Sınırları içinde 35-40 milyon arasında Türk yaşadığını ve hepsi birden olduğu yerde bir kere zıplasa zelzele olacağını bildiği halde, İran bu kendi hassas dengesine rağmen Ermenistan’dan yana olmayı sürdürmektedir. Azerbaycan’ın Ermenistan’ı vurması halinde Ermenistan safında olacağını duyuran İran, geçtiğimiz günlerde de İran Devrim Muhafızları’na bağlı olduğu iddia edilen Telegram kanalı “Sepah_Pasdaran”, Türk Dünyası’nı birbirine bağlayacak olan Zengezur Koridoru’na karşı Azerbaycan’ı tehdit eden bir video yayınladı.

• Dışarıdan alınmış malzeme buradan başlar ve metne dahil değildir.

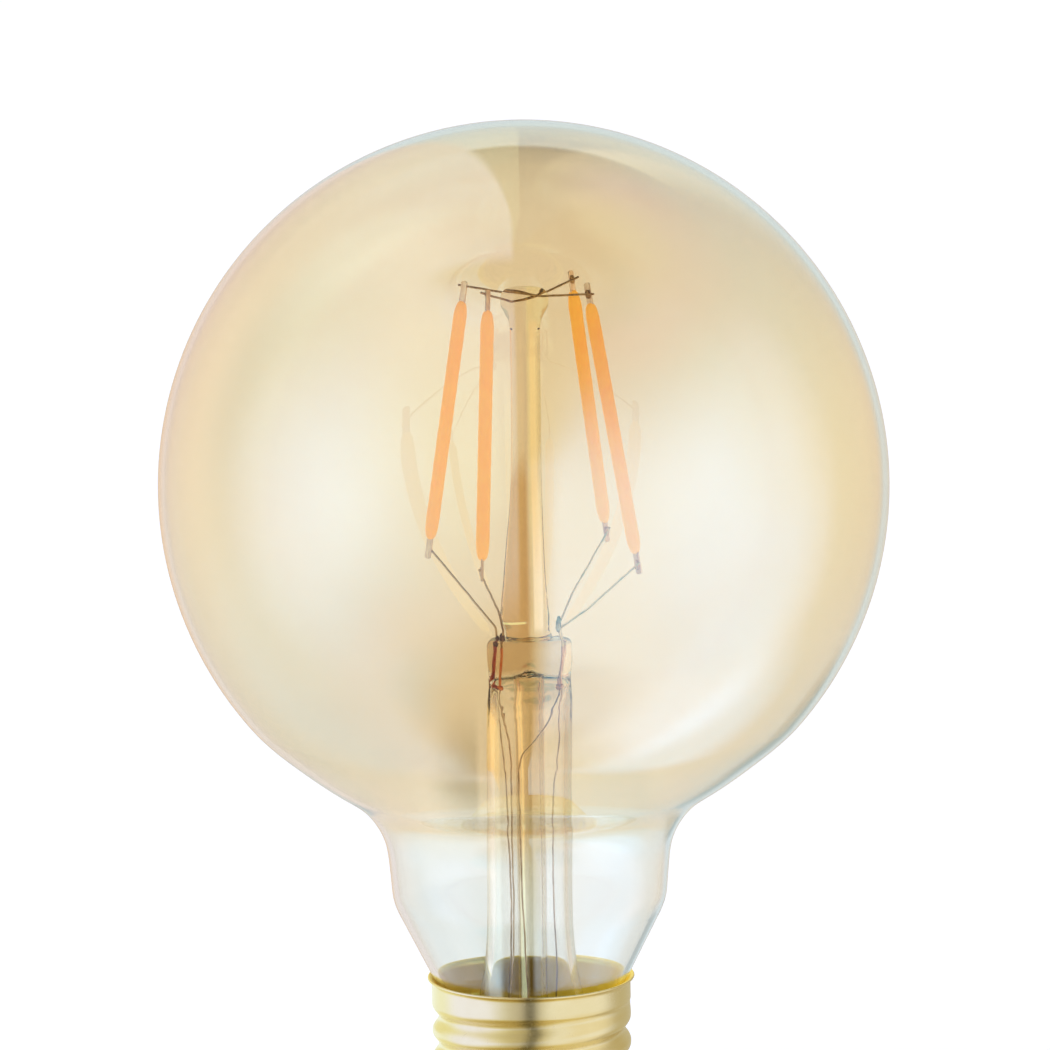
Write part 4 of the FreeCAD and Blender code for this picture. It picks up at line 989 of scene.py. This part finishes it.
# black glass insulator and the centre contact
ins = clamped([(LIP_R - 0.1, 6.28), (10.64, 6.44), (11.26, 6.70), (11.72, 7.12), (THREAD_ROOT - SHEET - 0.02, THREAD_END)], (1, 0.42), (0, 1), 10)
ins += line_pts((THREAD_ROOT - SHEET - 0.02, THREAD_END), (11.5, 7.9), 3)[1:]
ins += clamped([(11.5, 7.9), (9.0, 7.5), (5.0, 6.3), (3.0, 6.0)], (-1, -0.1), (-1, 0), 14)[1:]
ins += [(2.4, 5.99), (1.7, 5.97), (1.58, 5.85)] + line_pts((1.56, 5.7), (1.56, 1.2), 4) + [(1.62, 1.08), (2.2, 1.06)]
ins += line_pts((2.6, 1.06), (4.8, 1.06), 4) + [(5.05, 1.08), (5.22, 1.2), (5.36, 1.36)]
ins += clamped([(5.36, 1.36), (6.5, 2.1), (8.6, 4.3), (9.75, 5.7), (LIP_R - 0.1, 6.28)], (1, 0.45), (0.9, 0.6), 26)[1:-1]
iv, if_ = lathe(ins, 128, closed=True, radial=lambda t, r, z: 0.012 * np.sin(3 * t + 1.0) * (1 if 1.4 < z < 6.0 and r > 5.3 else 0))
piece("insulator_glass", [(iv, if_, 0)], [M["black_glass"]], ["cap_insulator"], sharp=50)
con = [(1.07, 0.42), (1.12, 0.36), (1.3, 0.35), (1.9, 0.35), (2.06, 0.30), (2.28, 0.07), (2.4, 0.0), (3.3, 0.0), (4.3, 0.0)]
con += clamped([(4.3, 0.0), (4.85, 0.2), (5.1, 0.62)], (1, 0), (0, 1), 8)[1:] + [(5.1, 0.9), (5.06, 1.02), (4.9, 1.05), (3.0, 1.05), (1.7, 1.05), (1.57, 1.12)]
con += [(1.55, 1.4), (1.55, 5.9), (1.52, 6.2), (1.42, 6.33), (1.2, 6.34), (1.09, 6.28), (1.05, 6.1), (1.05, 3.0), (1.05, 0.6)]
kv, kf = lathe(con, 96, closed=True)
piece("contact_plate_dished", [(kv, kf, 0)], [M["contact"]], ["centre_contact"], sharp=50)
pn = [(0.0, 0.05), (0.6, 0.052), (1.2, 0.062)] + clamped([(1.2, 0.062), (1.6, 0.14), (1.8, 0.33)], (1, 0), (0.1, 1), 8)[1:]
pn += [(1.7, 0.35), (1.2, 0.35), (1.04, 0.42), (1.04, 2.0), (1.04, 3.4), (0.75, 3.78), (0.4, 3.8), (0.0, 3.8)]
pv, pf = lathe(pn, 64, radial=lambda t, r, z: 0.02 * np.sin(2 * t) * (r > 0.5) * (z < 0.34))
piece("contact_pin_head", [(pv, pf, 0)], [M["pin"]], ["contact_pin"], sharp=50)

# ------------------------------------------------------------------ solid nodes that stay, with their finish
stays = {"cement_ring": "cement", "driver_board": "board", "bridge_rectifier": "chip", "driver_ic": "chip", "chip_resistors": "chip",
         "electrolytic_capacitor": "can", "fusible_resistor": "resistor", "filter_choke": "ferrite", "wire_to_contact": "skin", "wire_to_shell": "skin"}
for node, mat in stays.items():
    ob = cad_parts[node]
    ob.data.materials.clear()
    ob.data.materials.append(M[mat])
    ob.data.polygons.foreach_set("material_index", np.zeros(len(ob.data.polygons), np.int32))

# ------------------------------------------------------------------ floor
SIDE = 9.0
fm = bpy.data.meshes.new("floor")
fm.from_pydata([(-SIDE, -SIDE, 0), (SIDE, -SIDE, 0), (SIDE, SIDE, 0), (-SIDE, SIDE, 0)], [], [(0, 1, 2, 3)])
floor = bpy.data.objects.new("floor", fm)
scene.collection.objects.link(floor)
t = material("pale_floor")
t.n.remove(t.bsdf)
path = t.add("ShaderNodeLightPath")
dif = t.add("ShaderNodeBsdfDiffuse")
dif.inputs[0].default_value = (0.50, 0.50, 0.50, 1)
emi = t.add("ShaderNodeEmission")
emi.inputs[1].default_value = 0.82
both = t.add("ShaderNodeAddShader")
t.l.new(dif.outputs[0], both.inputs[0])
t.l.new(emi.outputs[0], both.inputs[1])
gone = t.add("ShaderNodeBsdfTransparent")
pick = t.add("ShaderNodeMixShader")
t.l.new(t.math("GREATER_THAN", path.outputs["Glossy Depth"], 0.5), pick.inputs[0])
# seen through the glass the floor's light is taken as even, which saves the paths that would go on from there
even = t.add("ShaderNodeEmission")
even.inputs[0].default_value = (1.037, 1.052, 1.163, 1)
even.inputs[1].default_value = 1.0
direct = t.add("ShaderNodeMixShader")
t.l.new(path.outputs["Is Transmission Ray"], direct.inputs[0])
t.l.new(both.outputs[0], direct.inputs[1])
t.l.new(even.outputs[0], direct.inputs[2])
t.l.new(direct.outputs[0], pick.inputs[1])
t.l.new(gone.outputs[0], pick.inputs[2])
t.l.new(pick.outputs[0], t.out.inputs["Surface"])
fm.materials.append(t.m)

# ------------------------------------------------------------------ studio: white all round, with soft panels and a dark gap
# where the camera looks in. Angles in degrees: azimuth from the camera side, positive to the right; elevation.
world = bpy.data.worlds.new("studio")
scene.world = world
world.use_nodes = True
world.node_tree.nodes.clear()
w = Tree(world.node_tree)
wout = w.add("ShaderNodeOutputWorld")
bg = w.add("ShaderNodeBackground")
gx, gy, gz = w.xyz(w.add("ShaderNodeTexCoord").outputs["Generated"])
DEG = 180 / math.pi
az = w.math("MULTIPLY", w.math("ARCTAN2", gx, w.math("MULTIPLY", gy, -1.0)), DEG)
el = w.math("MULTIPLY", w.math("ARCSINE", gz), DEG)


def off(v, lo, hi):
    return w.step(v, lo, hi, 1.0, 0.0)


def times(*v):
    out = v[0]
    for x in v[1:]:
        out = w.math("MULTIPLY", out, x)
    return out


def oval(a, e, wa, we, core):
    """Soft oval light: full inside its core, gone at the rim."""
    da = w.math("MULTIPLY", w.math("SUBTRACT", az, a), 1.0 / wa)
    de = w.math("MULTIPLY", w.math("SUBTRACT", el, e), 1.0 / we)
    rho = w.math("SQRT", w.math("ADD", w.math("MULTIPLY", da, da), w.math("MULTIPLY", de, de)))
    return off(rho, core, 1.0)


def oval_behind(a, e, wa, we, core):
    """The same, on the far side, where azimuth wraps round."""
    da = w.math("MULTIPLY", w.math("SUBTRACT", away, a), 1.0 / wa)
    de = w.math("MULTIPLY", w.math("SUBTRACT", el, e), 1.0 / we)
    rho = w.math("SQRT", w.math("ADD", w.math("MULTIPLY", da, da), w.math("MULTIPLY", de, de)))
    return off(rho, core, 1.0)


away = w.math("ABSOLUTE", az)
low_band = times(w.step(el, -36, -16), off(el, 34.5, 37.5))
behind_low = times(w.math("MAXIMUM", off(az, -174, -171), w.step(az, 148, 166)), low_band)
behind_high = times(w.step(away, 138, 162), w.step(el, 34.5, 37.5))
# left wall of light: an upright edge a little left of the camera, another behind, a rounded lower front corner
foot = w.math("MULTIPLY_ADD", az, 0.62, -25.3)
left = times(off(gx, -0.046, -0.018), w.step(az, -174, -171),
             w.step(el, w.math("SUBTRACT", foot, 16), w.math("ADD", foot, 16)),
             w.step(el, -82, -74), w.math("SUBTRACT", 1.0, times(w.step(el, 62, 76), off(gy, -0.14, -0.03))), w.math("LESS_THAN", az, 0.0))
# right wall of light, leaning away from the camera towards the top
lean = w.math("MULTIPLY_ADD", w.math("MAXIMUM", w.math("SUBTRACT", el, 15), 0.0), 0.6, 7.0)
soft = w.math("MULTIPLY_ADD", w.math("MAXIMUM", el, 0.0), 0.2, 5.0)
right_wall = times(w.step(az, w.math("SUBTRACT", lean, soft), w.math("ADD", lean, soft)), off(el, 46, 72),
                   w.math("SUBTRACT", 1.0, behind_low),
                   w.math("SUBTRACT", 1.0, times(w.step(az, 150, 178), w.step(el, 30, 40))))
LIGHTS = [
    (left, (0.84, 0.78, 0.84)),
    (times(left, w.step(el, 15, 65)), (-0.16, -0.22, -0.02)),
    (times(left, oval(-88, 22, 46, 52, 0.35)), (-0.62, -0.33, -0.16)),
    (times(left, oval(-95, -45, 58, 42, 0.4)), (-0.05, 0.20, 0.36)),
    (times(left, oval(-38, -60, 34, 24, 0.4)), (-0.85, -0.10, 0.18)),
    (times(left, oval(-165, -72, 28, 16, 0.3)), (-0.60, -0.50, -0.50)),
    (times(left, oval(-66, 0, 50, 58, 0.05)), (0.45, 0.72, 1.35)),
    (times(left, oval(-66, -2, 30, 38, 0.05)), (0.24, 0.16, 0.14)),
    (times(left, oval(-140, 14, 42, 34, 0.1)), (0.06, -0.12, -0.15)),
    (times(left, w.step(away, 105, 170)), (-0.02, -0.02, -0.10)),
    (right_wall, (0.62, 0.73, 0.82)),
    (times(right_wall, w.step(el, 5, 60)), (-0.66, -0.62, -0.42)),
    (times(right_wall, off(az, 92, 120), w.step(el, -84, -64), off(el, 4, 48)), (0.85, 0.85, 1.23)),
    (times(right_wall, oval(60, -6, 46, 46, 0.05)), (0.15, 0.18, 0.53)),
    (times(right_wall, oval(84, -48, 30, 30, 0.4)), (0.05, 0.20, 0.36)),
    (times(right_wall, oval(114, -58, 28, 32, 0.3)), (0.26, 0.58, 0.98)),
    (times(right_wall, oval(20, -64, 48, 24, 0.35)), (-0.80, -0.62, -0.66)),
    (times(right_wall, w.step(el, -6, 16)), (-0.22, -0.14, -0.05)),
    (times(right_wall, oval(66, 40, 34, 44, 0.3)), (-0.22, 0.0, 0.05)),
    (times(right_wall, oval(90, 8, 28, 24, 0.3)), (0.05, -0.08, -0.26)),
    (behind_low, (0.68, 0.79, 0.86)),
    (behind_high, (0.0, 0.07, 0.09)),
    (times(right_wall, oval(134, 0, 50, 40, 0.1)), (0.24, -0.03, -0.26)),
    (times(low_band, oval_behind(180, -10, 26, 15, 0.25)), (0.07, -0.10, -0.28)),
    (times(w.math("GREATER_THAN", az, 0.0), oval_behind(160, -27, 15, 8, 0.4)), (-0.20, -0.22, -0.26)),
]
total = None
for mask, colour in LIGHTS:
    node = w.add("ShaderNodeVectorMath", operation="SCALE")
    node.inputs[0].default_value = colour
    w.put(node.inputs["Scale"], mask)
    if total is None:
        total = node.outputs[0]
    else:
        add = w.add("ShaderNodeVectorMath", operation="ADD")
        w.put(add.inputs[0], total)
        w.put(add.inputs[1], node.outputs[0])
        total = add.outputs[0]
node = w.add("ShaderNodeVectorMath", operation="MAXIMUM")
w.put(node.inputs[0], total)
node.inputs[1].default_value = (0.0, 0.0, 0.0)
add = w.add("ShaderNodeVectorMath", operation="ADD")
w.put(add.inputs[0], node.outputs[0])
add.inputs[1].default_value = (0.04, 0.04, 0.05)
base = add.outputs[0]
path = w.add("ShaderNodeLightPath")
bent = w.math("ADD", path.outputs["Glossy Depth"], path.outputs["Diffuse Depth"])
straight = times(path.outputs["Is Transmission Ray"], w.math("LESS_THAN", bent, 0.5),
                 w.math("LESS_THAN", path.outputs["Transmission Depth"], 4.5))
seen = w.math("MAXIMUM", path.outputs["Is Camera Ray"], straight)
brushed = w.math("MULTIPLY", path.outputs["Is Glossy Ray"], w.math("SUBTRACT", 1.0, path.outputs["Is Singular Ray"]))
beside = w.math("MAXIMUM", w.math("MULTIPLY", gx, 1.3), w.math("MULTIPLY_ADD", gx, -1.0, -0.03))
gap = times(off(beside, 0.02, 0.19), off(gy, 0.45, 0.75))
left_box = w.math("MAXIMUM", off(gx, -0.80, -0.30), times(w.step(gy, 0.1, 0.5), w.math("LESS_THAN", gx, 0.0)))
right_box = times(w.step(gx, 0.0, 0.42), off(gy, -0.05, 0.42))
metal_room = None
for colour, mask in (((0.66, 0.66, 0.70), w.math("ADD", 0.0, 1.0)), ((0.38, 0.50, 0.48), left_box),
                     ((0.0, 0.0, 0.70), times(left_box, left_box, off(gy, 0.1, 0.6))), ((0.36, 0.40, 0.50), right_box)):
    fill = w.add("ShaderNodeVectorMath", operation="SCALE")
    fill.inputs[0].default_value = colour
    w.put(fill.inputs["Scale"], mask)
    if metal_room is None:
        metal_room = fill.outputs[0]
    else:
        add = w.add("ShaderNodeVectorMath", operation="ADD")
        w.put(add.inputs[0], metal_room)
        w.put(add.inputs[1], fill.outputs[0])
        metal_room = add.outputs[0]
metal_room = w.mix(w.step(el, -70, -35, 1.0, 0.0), metal_room, (0.86, 0.73, 0.36), "MULTIPLY")
sloping = w.step(w.math("ABSOLUTE", w.math("ADD", el, 12.0)), 5, 16)
metal_room = w.mix(times(sloping, w.step(gx, -0.97, -0.62), off(gx, 0.10, 0.45)), metal_room, (0.92, 0.84, 0.55), "MULTIPLY")
metal_room = w.mix(times(sloping, w.step(gx, 0.45, 0.80)), metal_room, (0.96, 0.90, 0.74), "MULTIPLY")
metal_room = w.mix(times(w.step(gy, 0.1, 0.6), w.step(gx, 0.0, 0.2)), metal_room, (0.92, 0.86, 0.62), "MULTIPLY")
shade = w.add("ShaderNodeVectorMath", operation="SCALE")
w.put(shade.inputs[0], metal_room)
w.put(shade.inputs["Scale"], w.math("SUBTRACT", 1.0, w.math("MULTIPLY", gap, 0.93)))


def choose(fac, a, b):
    node = w.add("ShaderNodeMixShader")
    w.put(node.inputs[0], fac)
    w.l.new(a, node.inputs[1])
    w.l.new(b, node.inputs[2])
    return node.outputs[0]


w.l.new(base, bg.inputs[0])
bg_metal, bg_white = w.add("ShaderNodeBackground"), w.add("ShaderNodeBackground")
w.l.new(shade.outputs[0], bg_metal.inputs[0])
bg_white.inputs[0].default_value = (1.0, 1.0, 1.0, 1.0)
w.l.new(choose(seen, choose(brushed, bg.outputs[0], bg_metal.outputs[0]), bg_white.outputs[0]), wout.inputs[0])

scene.view_settings.view_transform = "Standard"
scene.cycles.max_bounces = 14
scene.cycles.transmission_bounces = 12
scene.cycles.glossy_bounces = 5
scene.cycles.diffuse_bounces = 1
scene.cycles.transparent_max_bounces = 16
scene.cycles.sample_clamp_indirect = 6.0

İran’ın gazladığı Ermenistan, Azerbaycan sınırına askeri yığınak yapıyor, sınır bölgesine hendekler kazıyor ve Azerbaycan askerlerine yönelik taciz ateşleri açıyor. Türkçesi Ermenistan yine kaşınıyor. Gücüne-kuvvetine bakmadan yine Türkiye ve Azerbaycan’ı karşısına almaya kalkıyor. Karabağ’ın işgalden kurtarıldığı günlerde neler yaşadığına bakmadan yine aynı mekâna dönmeye kalkıyor.

Ermenistan, ABD’deki Ermeni lobisinin ve İran’ın gazıyla yine ateşle oynamakta ve bölgenin huzurunu kaçırmaktadır.

Önümüzdeki günlerde Türkiye’nin gündemi Suriye, Irak, İran ve Ermenistan merkezli yoğun geçecek gözükmektedir. Allah Türk devletine güç-kuvvet versin.